After the Phillies and Aaron Nola win the NL Wildcard Game over the Cubs the local crew is dispatched in an emotional NLDS by the Nationals. The Cardinals knock the Dodgers off the National League perch. And then the Nats take out Saint Louis in the NLCS.
The American League should once again be dominated by a Big Three made up of the defending world champion Boston Red Sox, their arch-rivals the New York Yankees, and the 2017 champion Houston Astros.
I’ll be stunned if the American League pennant winner does not come from one of those three ball clubs. Honestly, I cannot pick between those three. The Yanks overpower Mike Trout and the Angels in the AL Wildcard Game, then dispatch the Astros in an ALDS. The rival Bosox take out the Indians in the other ALDS, setting up a classic rivalry ALCS.

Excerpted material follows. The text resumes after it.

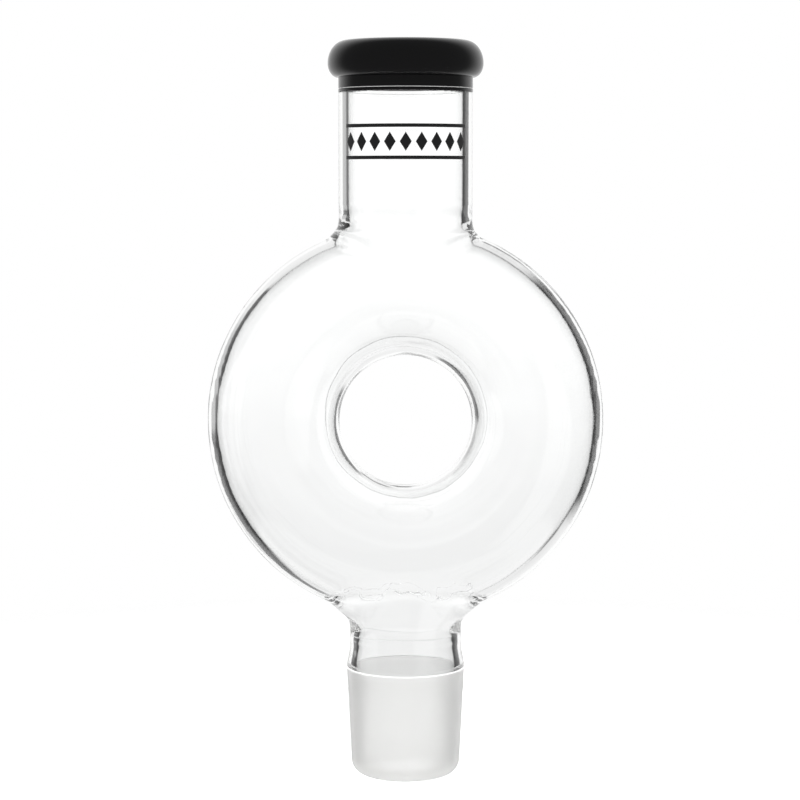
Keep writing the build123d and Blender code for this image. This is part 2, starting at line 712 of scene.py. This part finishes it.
def stack(rings: list[Pair]) -> Object:
    """Makes a solid round rod by raising a filled circle from ring to ring.

    Args:
        rings: Radius and height of each ring, in order.

    Returns:
        The rod.
    """
    deselect()
    radius, height = rings[0]
    bpy.ops.mesh.primitive_circle_add(
        vertices=ROD_STEPS, radius=radius, fill_type="NGON", location=(0, 0, height)
    )
    rod = bpy.context.object
    bpy.ops.object.mode_set(mode="EDIT")
    bpy.ops.mesh.select_mode(type="FACE")
    bpy.ops.mesh.select_all(action="SELECT")
    raise_circle(rings, bpy.ops.mesh.extrude_region_move)
    bpy.ops.mesh.normals_make_consistent(inside=False)
    bpy.ops.object.mode_set(mode="OBJECT")
    return rod


def clouds(name: str, size: float, **settings: Any) -> Texture:
    """Cloud pattern that displaces a mesh.

    Args:
        name: Name of the pattern.
        size: Size of its clouds.
        settings: Its other properties.

    Returns:
        The pattern.
    """
    pattern = bpy.data.textures.new(name, "CLOUDS")
    pattern.noise_scale = size
    for key, value in settings.items():
        setattr(pattern, key, value)
    return pattern


def thread(
    name: str,
    radius: float,
    thickness: float,
    place: Point,
    tilt: float,
    stretch: Point = (1.0, 1.0, 1.0),
    waver: float = 0.0,
    waver_size: float = 12 * MM,
) -> Object:
    """Makes a thin round glass thread, as a tool or a flame leaves along a weld.

    Args:
        name: Name of the piece.
        radius: Radius of its circle.
        thickness: Thickness of the thread.
        place: Centre of the circle.
        tilt: Turn about the X axis; 0 lays the circle level.
        stretch: Stretch of the circle along each axis.
        waver: How far it wavers from the circle.
        waver_size: Size of the wavers.

    Returns:
        The piece.
    """
    deselect()
    bpy.ops.mesh.primitive_torus_add(
        major_radius=radius,
        minor_radius=thickness / 2,
        major_segments=360,
        minor_segments=12,
        location=place,
        rotation=(tilt, 0, 0),
    )
    piece = bpy.context.object
    bpy.ops.transform.resize(value=stretch, center_override=place)
    activate(piece)
    put_place_in_mesh()
    if waver:
        pattern = clouds(name + "_waver", waver_size, cloud_type="COLOR")
        apply_modifier(
            piece, "DISPLACE", texture=pattern, strength=waver, direction="RGB_TO_XYZ"
        )
    return settle(piece, name)


def seal_ring(
    box: tuple[Vector, Vector], name: str, bore_radius: float, bulge: float, seen_bulge: float
) -> Object:
    """Makes the ring of a seal, which swells a little at mid height.

    Args:
        box: Low and high corner of the seal's CAD node.
        name: Name of the piece.
        bore_radius: Radius of its bore.
        bulge: How far the CAD node bulges beyond the tube.
        seen_bulge: How far this ring does.

    Returns:
        The piece.
    """
    low, high = box
    radius = high.x - bulge
    height = high.z - low.z
    outline = Outline(bore_radius, low.z)
    outline.line(radius, low.z, steps=2)
    for step in range(1, SEAL_STEPS + 1):
        share = step / SEAL_STEPS
        swell = seen_bulge * math.sin(math.pi * share) ** 2
        outline.line(radius + swell, low.z + height * share)
    outline.line(bore_radius, high.z, steps=2)
    outline.line(bore_radius, low.z + height / BORE_STEPS, steps=BORE_STEPS - 1)
    return turn(outline, name)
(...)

Picking a winner in a Yankees-Red Sox series is always a tricky proposition. But repeating is very difficult, and something is telling me that the Yanks, who have not been back to the World Series since their 2009 win a decade ago over the Phillies, are ready to power their way back to the Fall Classic.
And then, much to the chagrin of Harper and the Phillies, I am going to predict that the Washington Nationals erase their name from the list of seven MLB teams to never win a World Series. Call it Washington in six games over the Bronx Bombers.
And there we have it, my 2019 Major League Baseball preview and predictions. Feel free to leave your own picks in the comments section, and let’s get ready to play ball.